Erdogan und seine früheren Verbündeten – darunter vor allem der heute als Staatsfeind Nummer eins gebrandmarkte, im US-Exil lebende Prediger Fethullah Gülen – entmachteten den so genannten tiefen Staat und legten das früher übermächtige Militär an die Kette.
Doch das Bild der Türkei hat sich mittlerweile dramatisch gewandelt. Nichts scheint mehr so wie noch vor wenigen Jahren. Der Rechtsstaat und die Demokratie kommen zunehmend unter die Räder, Kritiker werden aus dem Weg geräumt (und wenn nötig ins Gefängnis gesteckt), die Gräben zwischen der Türkei und Europa werden immer tiefer.
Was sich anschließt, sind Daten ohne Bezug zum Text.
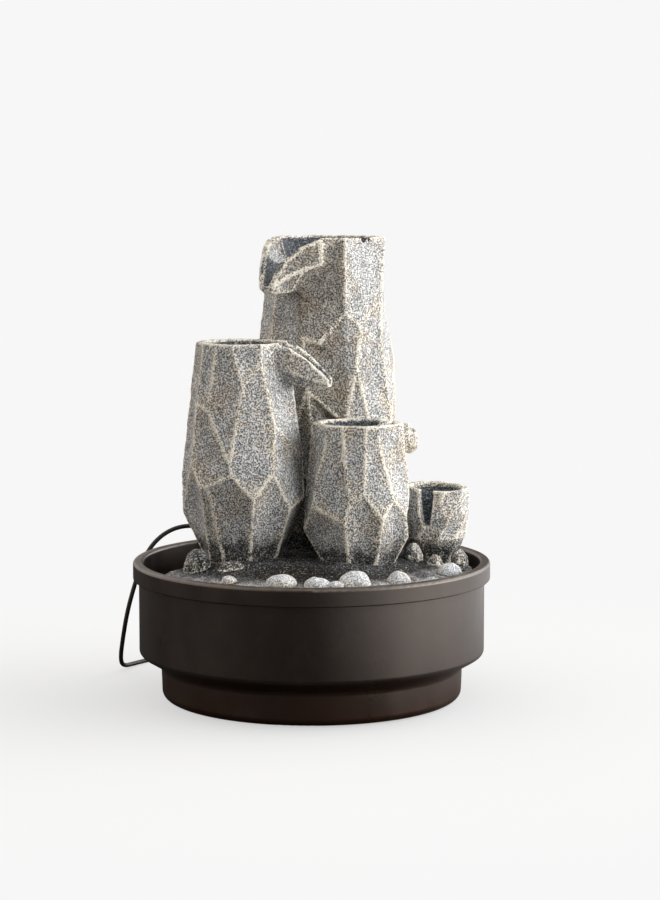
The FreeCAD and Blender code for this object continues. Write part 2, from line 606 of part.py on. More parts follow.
def intake_cover(x, half, plate_face, face, bottom):
    depth = dim("cover_depth")
    front = plate_face - depth
    shell = primitive("Box", "cover_block", at(x - half, front, bottom), Length="pump_width",
                      Width="cover_depth + cover_plate - 0.3", Height="pump_height")
    shell = rounded("cover_rounded", shell, 3, lambda edge: along(edge, Vector(0, 1, 0)))
    room = primitive("Box", "cover_room", at(x - half + 1.7, front + 2, bottom + 1.7),
                     Length="pump_width - 3.4", Width="cover_depth + cover_plate", Height="pump_height - 3.4")
    slots = [room]
    for i in range(7):
        slots.append(primitive("Box", f"front_slot_{i + 1}", at(x - 17.2 + 5.4 * i, front - 1, bottom + 6),
                               Length="2", Width="4", Height="pump_height - 12"))
    for side in (-1, 1):
        for i in range(2):
            slots.append(primitive("Box", f"side_slot_{side + 1}_{i + 1}",
                                   at(x + side * half - 2, front + 3.5 + 4 * i, bottom + 6),
                                   Length="4", Width="1.8", Height="pump_height - 12"))
    cut("intake_cover", shell, slots)


def impeller(x, face, chamber_end, well_end, axis):
    hub_start = face + 1
    hub = primitive("Cylinder", "hub", at(x, hub_start, axis, ALONG_Y), Radius="3.6")
    hub.Height = chamber_end - hub_start - 0.5
    sleeve = primitive("Cylinder", "sleeve", at(x, chamber_end - 1.5, axis, ALONG_Y), Radius="2.6")
    sleeve.Height = well_end - chamber_end
    disc = primitive("Cylinder", "disc", at(x, chamber_end - 1.5, axis, ALONG_Y), Radius="10.6", Height="1")
    blades = []
    for i in range(6):
        turn = Rotation(Vector(0, 1, 0), 60 * i)
        spot = Vector(x, hub_start + 0.5, axis) + turn.multVec(Vector(3, 0, -0.6))
        blade = primitive("Box", f"blade_{i + 1}", Placement(spot, turn), Length="7.4", Height="1.2")
        blade.Width = chamber_end - hub_start - 1.8
        blades.append(blade)
    bore = primitive("Cylinder", "impeller_bore", at(x, face - 2, axis, ALONG_Y), Radius="shaft_radius + 0.05",
                     Height="60")
    cut("impeller", fuse("impeller_whole", [hub, sleeve, disc] + blades), [bore])
    magnet = primitive("Cylinder", "magnet_blank", at(x, chamber_end + 0.5, axis, ALONG_Y), Radius="6")
    magnet.Height = well_end - chamber_end - 3
    core = primitive("Cylinder", "magnet_bore", at(x, chamber_end - 1, axis, ALONG_Y), Radius="2.6", Height="40")
    cut("rotor_magnet", magnet, [core])


def outlet(x, y, top):
    turned("outlet_spigot", [
        ("spigot_bore", "0"), ("3.5", "0"), ("3.5", "3.5"), ("7", "3.5"), ("7", "6.5"), ("spigot_radius", "6.5"),
        ("spigot_radius", "spigot_top - 40"), ("spigot_radius - 0.6", "spigot_top - 38.5"),
        ("spigot_bore", "spigot_top - 38.5")], at(x, y, top - 3.5))


def flow_dial(x, y, top):
    knob = primitive("Cylinder", "dial_knob", at(x, y, top + 0.3), Radius="dial_radius", Height="4")
    knob = rounded("dial_knob_rounded", knob, 0.8, lambda edge: edge.BoundBox.ZMin > top + 4)
    stem = primitive("Cylinder", "dial_stem", at(x, y, top - 5), Radius="1.95", Height="6")
    grip = primitive("Box", "dial_grip", at(x - 4, y - 0.9, top + 4), Length="8", Width="1.8", Height="2.5")
    fuse("flow_dial", [knob, stem, grip])


def gland(face_x, y, z):
    turned("cord_gland", [
        ("0", "0"), ("3.5", "0"), ("3.5", "4"), ("4.8", "4"), ("4.8", "6.5"), ("3.8", "7"),
        ("2.6", "gland_length + 4"), ("0", "gland_length + 4")], at(face_x + 4, y, z, ALONG_MINUS_X))


# ---------------------------------------------------------------- riser

def riser():
    x, y = dim("pump_x"), dim("pump_y")
    turned("riser_tube", [("tube_bore", "tube_bottom"), ("tube_radius", "tube_bottom"),
                          ("tube_radius", "tube_top"), ("tube_bore", "tube_top")], at(x, y, 0))
    turned("cup_nozzle", [
        ("3", "306"), ("spigot_radius", "306"), ("spigot_radius", "tall_cup_floor"), ("8", "tall_cup_floor"),
        ("8", "tall_cup_floor + 2"), ("5", "tall_cup_floor + 3"), ("5", "tall_cup_floor + 7"),
        ("3", "tall_cup_floor + 7")], at(x, y, 0))


# ---------------------------------------------------------------- lead

ROUTE = [
    # out of the pump, along the basin's wall and up its back left
    (-22, 80, 30), (-38, 81, 31), (-55, 87, 40), (-67, 95, 60), (-73, 99, 84), (-76, 100, 104),
    # over the rim
    (-84, 98, 117), (-98, 94, 122), (-114, 87, 120.5), (-128, 79, 112), (-138, 72, 97),
    # down the outside to the table
    (-145, 67, 76), (-151, 67, 54), (-155, 71, 32), (-158, 79, 13), (-157, 95, 3.5), (-149, 115, 1.9),
    # round the back, into the outermost turn of the coil
    (-134, 136, 1.9), (-111, 157, 1.9), (-84, 171, 1.9), (-57, 175.5, 2), (-31.5, 173, 2.9), (-8.7, 166, 3.85),
]
TAIL = [(25.5, 190, 7.8), (27.5, 208, 5.6), (43, 221.5, 5), (63, 221.5, 5)]


def cord_path(points):
    """Straight runs joined by tangent arcs, each as large as its two runs allow."""
    points = [Vector(*point) for point in points]
    edges = []
    radii = []
    start = points[0]
    for before, corner, after in zip(points, points[1:], points[2:]):
        into = (corner - before).normalize()
        out = (after - corner).normalize()
        half_turn = into.getAngle(out) / 2
        reach = 0.45 * min((corner - before).Length, (after - corner).Length)
        radii.append(reach / math.tan(half_turn))
        first = corner - into * reach
        last = corner + out * reach
        inward = (out - into).normalize()
        centre = corner + inward * (radii[-1] / math.cos(half_turn))
        middle = centre - inward * radii[-1]
        edges.append(Part.LineSegment(start, first).toShape())
        edges.append(Part.Arc(first, middle, last).toShape())
        start = last
    edges.append(Part.LineSegment(start, points[-1]).toShape())
    return Part.Wire(edges), radii


def cord(label, points):
    wire, radii = cord_path(points)
    radius = dim("cord_radius")
    start = Vector(*points[0])
    direction = (Vector(*points[1]) - start).normalize()
    section = Part.Wire(Part.Circle(start, direction, radius).toShape())
    tube = wire.makePipeShell([section], True, False)
    wanted = math.pi * radius ** 2 * wire.Length
    print(f"{label}: {wire.Length:.1f} long, bend radii {min(radii):.1f} to {max(radii):.1f}")
    print("  radii: " + " ".join(f"{value:.0f}" for value in radii))
    if abs(tube.Volume - wanted) > 0.01 * wanted:
        raise ValueError(f"{label} has volume {tube.Volume:.0f}, not {wanted:.0f}")
    return feature(label, tube)


def lead():
    cord("power_cord", ROUTE)
    cord("cord_tail", TAIL)
    primitive("Torus", "cord_coil", at(0, 190, dim("coil_thickness")), Radius1="coil_radius",
              Radius2="coil_thickness")
    end = Vector(*TAIL[-1])
    direction = end - Vector(*TAIL[-2])
    turn = Rotation(Vector(0, 0, 1), Vector(direction.x, direction.y, 0))
    turned("plug_body", [
        ("0", "0"), ("2.4", "0"), ("3.2", "6"), ("4.4", "6.5"), ("plug_radius", "8"), ("plug_radius", "plug_length"),
        ("0", "plug_length")], Placement(end, turn))
    tip = turn.multVec(Vector(0, 0, dim("plug_length")))
    turned("plug_barrel", [
        ("barrel_radius - 0.5", "0"), ("barrel_radius", "0"), ("barrel_radius", "barrel_length"),
        ("barrel_radius - 0.5", "barrel_length")], Placement(end + tip, turn))
    turned("plug_insulator", [
        ("0", "0"), ("barrel_radius - 0.5", "0"), ("barrel_radius - 0.5", "barrel_length"),
        ("1.05", "barrel_length"), ("1.05", "1"), ("0", "1")], Placement(end + tip, turn))


# ---------------------------------------------------------------- write

NODES = [
    "basin", "foot_pads", "pump_housing", "volute_cover", "pump_shaft", "shaft_bushings", "outlet_spigot",
    "suction_cups", "cord_gland", "power_cord", "cord_tail", "cord_coil", "plug_body", "plug_barrel",
    "plug_insulator", "intake_cover", "impeller", "rotor_magnet", "flow_dial", "rock_base", "tall_pillar",
    "left_pillar", "front_pillar", "small_cup", "left_boulders", "right_boulders", "pebbles", "riser_tube",
    "cup_nozzle",
]


def check_document():
    doc.recompute()
    for item in doc.Objects:
        if "Invalid" in item.State or "Error" in item.State:
            raise ValueError(f"{item.Label} failed: {item.State}")


def write_parts():
    os.makedirs("parts", exist_ok=True)
    for name in NODES:
        shape = doc.getObjectsByLabel(name)[0].Shape
        if shape.isNull() or not shape.isValid() or not shape.Solids:
            raise ValueError(f"{name} has no valid solid")
        shape.exportStep(f"parts/{name}.step")
        print(f"{name}: {len(shape.Solids)} solid(s), {shape.Volume / 1000:.1f} cm3")


basin()
pump()
rockwork(pillars())
riser()
lead()
check_document()
write_parts()
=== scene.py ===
"""Tabletop fountain: faceted stone pillars with cups and spouts, on a pebbled deck in a round basin."""

import math

import bmesh
import bpy
import numpy as np
from mathutils import Euler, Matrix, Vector
from mathutils.kdtree import KDTree


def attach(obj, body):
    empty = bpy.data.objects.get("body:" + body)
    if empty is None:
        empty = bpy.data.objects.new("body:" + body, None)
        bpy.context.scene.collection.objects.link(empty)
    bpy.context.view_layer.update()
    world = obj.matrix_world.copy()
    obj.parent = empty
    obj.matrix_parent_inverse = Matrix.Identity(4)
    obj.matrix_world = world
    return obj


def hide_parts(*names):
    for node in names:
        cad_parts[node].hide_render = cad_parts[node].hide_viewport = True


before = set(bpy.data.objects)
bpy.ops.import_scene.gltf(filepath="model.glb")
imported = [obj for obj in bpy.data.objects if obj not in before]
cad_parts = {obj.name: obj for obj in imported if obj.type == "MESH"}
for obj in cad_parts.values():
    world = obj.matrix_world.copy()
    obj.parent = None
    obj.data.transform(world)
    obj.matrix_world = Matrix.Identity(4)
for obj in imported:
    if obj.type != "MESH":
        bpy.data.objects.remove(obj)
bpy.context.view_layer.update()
MM = 0.001


def mm(*values):
    return tuple(value * MM for value in values)


def collection_link(obj):
    bpy.context.scene.collection.objects.link(obj)
    return obj


# ---------------------------------------------------------------- camera

def make_camera():
    data = bpy.data.cameras.new("camera")
    data.sensor_width = 36
    data.lens = 97.9
    data.clip_start = 0.05
    data.clip_end = 60
    camera = collection_link(bpy.data.objects.new("camera", data))
    camera.location = mm(14.4, -1900, 415.1)
    camera.rotation_euler = Euler((math.radians(90 - 6.61), 0, 0))
    bpy.context.scene.camera = camera


# ---------------------------------------------------------------- lead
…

Sicher, Europa hat die beitrittswillige Türkei jahrelang im Regen stehen gelassen und war in Sachen Beitrittsperspektive nicht ehrlich.
Doch nun scheint Erdogan die Bande mit der EU endgültig kappen zu wollen. Nach der Absage von Wahlkampfauftritten türkischer AKP-Politiker in Deutschland und den Niederlanden schwang er die (wirklich aberwitzige) Nazikeule und setzte auf eine äußerst aggressive Rhetorik gegenüber den langjährigen Verbündeten. Europa wurde im Vorfeld des wegweisenden Referendums zur Einführung eines Präsidialsystems in der Türkei zu seinem Lieblingsfeind, die EU zur „Kreuzritter-Allianz“. Erdogan greift nach der absoluten Herrschaft – und ist dafür offenbar bereit, einen hohen Preis zu bezahlen. Erdogans neue Politik – der Feldzug gegen seine Kritiker, die Eskalation im Kurden-Konflikt, der gefährliche Pakt mit den Ultranationalisten und die Abkehr von Europa – kann der Türkei noch teuer zu stehen kommen. Es wäre höchst an der Zeit, die Eskalation zurückzufahren. Denn diese Strategie ist ein Spiel mit dem Feuer.